Look at the background
Remember, there's usually something behind your friend or bike when you take a picture.
It's easy to focus your eye on your subject and not see other distracting elements until you're back home, when it's too late.
Try to avoid having any strange outcroppings or trees growing out of peoples' heads—unless, of course, that palm tree makes George look like he's wearing a Carmen Miranda hat and that's the effect you're going for.
Finally, on the road
OK, you've left the office and you're finally on vacation.
Now's the time to start telling a story with pictures.
Does your bike look really loaded down? Look for some special feature early on in your trip that says, "Adios to home, and hello to the open road."
Thinking about the important moments of the trip that you'll want to remember and training your eyes to look for photo opportunities, instead of just letting the scenery pass you by, will help you get the shots that will add up to a meaningful story of your trip.
I'm home.

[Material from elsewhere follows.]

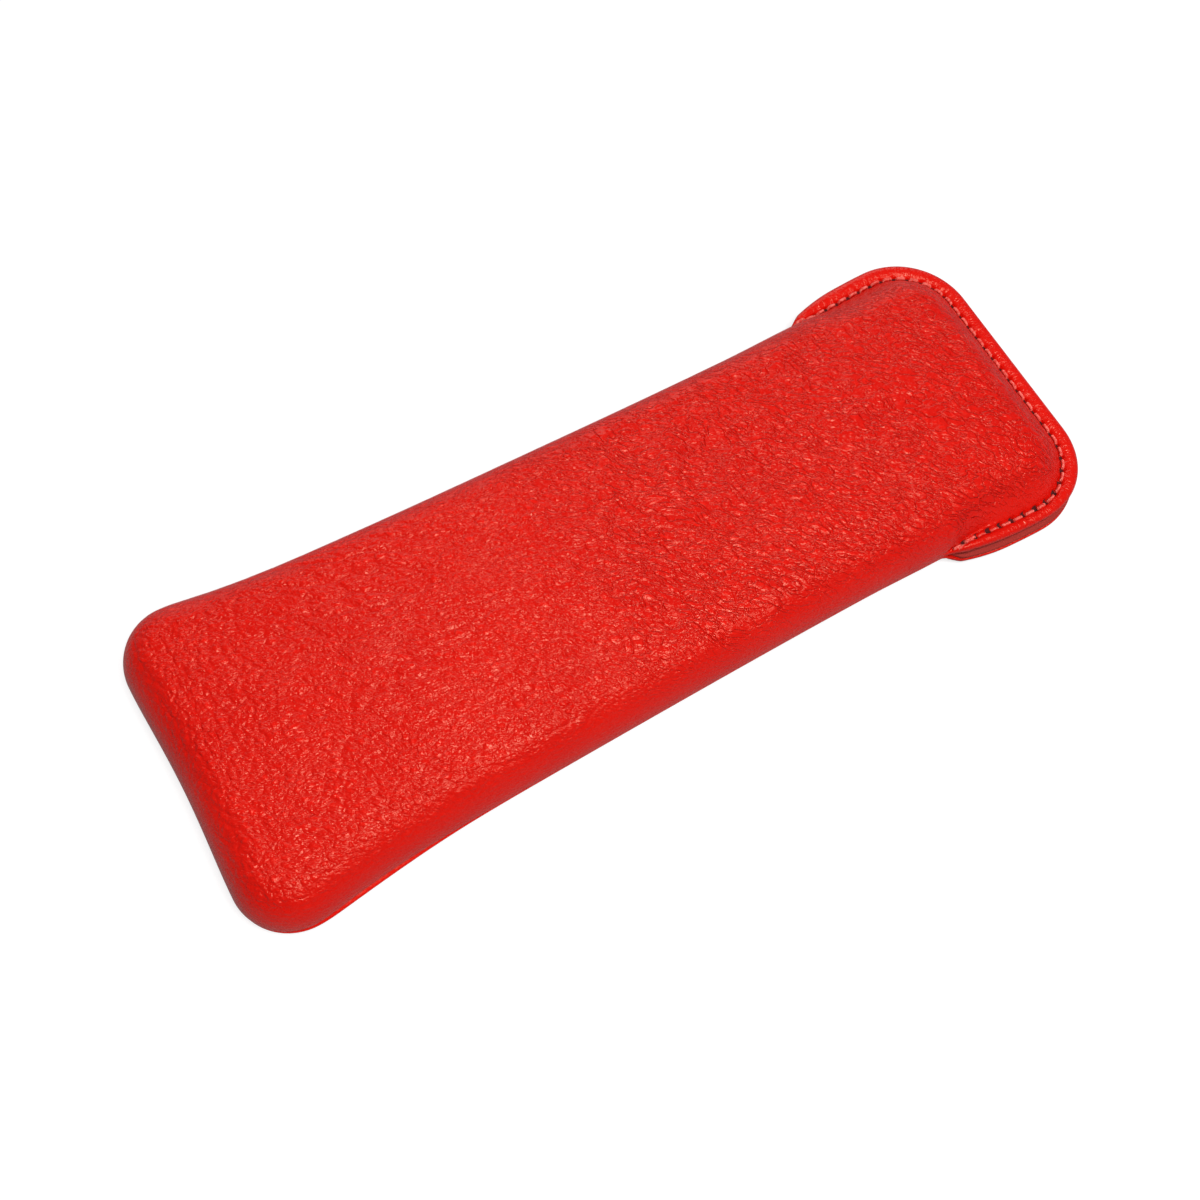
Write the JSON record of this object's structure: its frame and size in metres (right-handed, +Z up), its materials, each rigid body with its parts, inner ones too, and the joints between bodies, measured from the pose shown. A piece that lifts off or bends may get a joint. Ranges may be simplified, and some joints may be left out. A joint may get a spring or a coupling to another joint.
{
  "type": "pen sleeve",
  "caption": "Slim padded leather pen sleeve with a rounded closed end and free, stitched lips at its open mouth.",
  "frame": {"origin": "centre of the bounding box's bottom face, on the surface that the sleeve lies on", "axes": "+X from the closed end to the mouth, +Y across the sleeve, +Z up from the back panel"},
  "size_m": [0.165, 0.0586, 0.013],
  "materials": {
    "leather": "soft grained leather, half gloss",
    "lining": "matte suede",
    "padding": "thin open foam",
    "thread": "twisted sewing thread"
  },
  "bodies": {
    "sleeve": {"front_panel": "leather", "front_padding": "padding", "front_lining": "lining", "back_panel": "leather", "back_padding": "padding", "back_lining": "lining", "seam_stitching": "thread"},
    "front_lip": {"front_lip": "leather", "front_lip_padding": "padding", "front_lip_lining": "lining", "front_lip_stitching": "thread"},
    "back_lip": {"back_lip": "leather", "back_lip_padding": "padding", "back_lip_lining": "lining", "back_lip_stitching": "thread"}
  },
  "joints": [
    {"name": "front_lip_flex", "type": "hinge", "parent": "sleeve", "child": "front_lip", "pos_m": [0.0493, 0, 0.013], "axis": [0, -1, 0], "range_deg": [0, 20], "stiffness_Nm_per_rad": 0.02},
    {"name": "back_lip_flex", "type": "hinge", "parent": "sleeve", "child": "back_lip", "pos_m": [0.0493, 0, 0], "axis": [0, 1, 0], "range_deg": [0, 10], "stiffness_Nm_per_rad": 0.02}
  ]
}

Is it show time yet?
It's been a great trip, and you can't wait to share it, but try to resist that temptation.
There's one more essential task to take care of—it's time to edit.
While some amateurs want to show every single image they shot, a real pro knows the maximum impact comes from picking only the strongest images to tell the story.
Go through a few rounds to weed out the bad images. Start with the ones that are just out of focus or the wrong exposure. Next, look at the multiple shots of the same subject and leave in only the best.
Lastly—and this sometimes takes another set of eyes to help—take a hard look at what's left and see if the story can be told with less.
By showing only your best photos, each image will have more impact. And your viewers won't miss a really great photo because their eyes glazed over from the 21 repetitive shots of the Grand Canyon.
It's a cliche, but the saying "a photo is worth a thousand words" is what this whole exercise is about. Let a series of good images tell the story of your trip, and some of your nonriding friends might begin to see what they're missing.
At the very least, they might actually want to stick around and see your photos—and you won't even have to bribe them.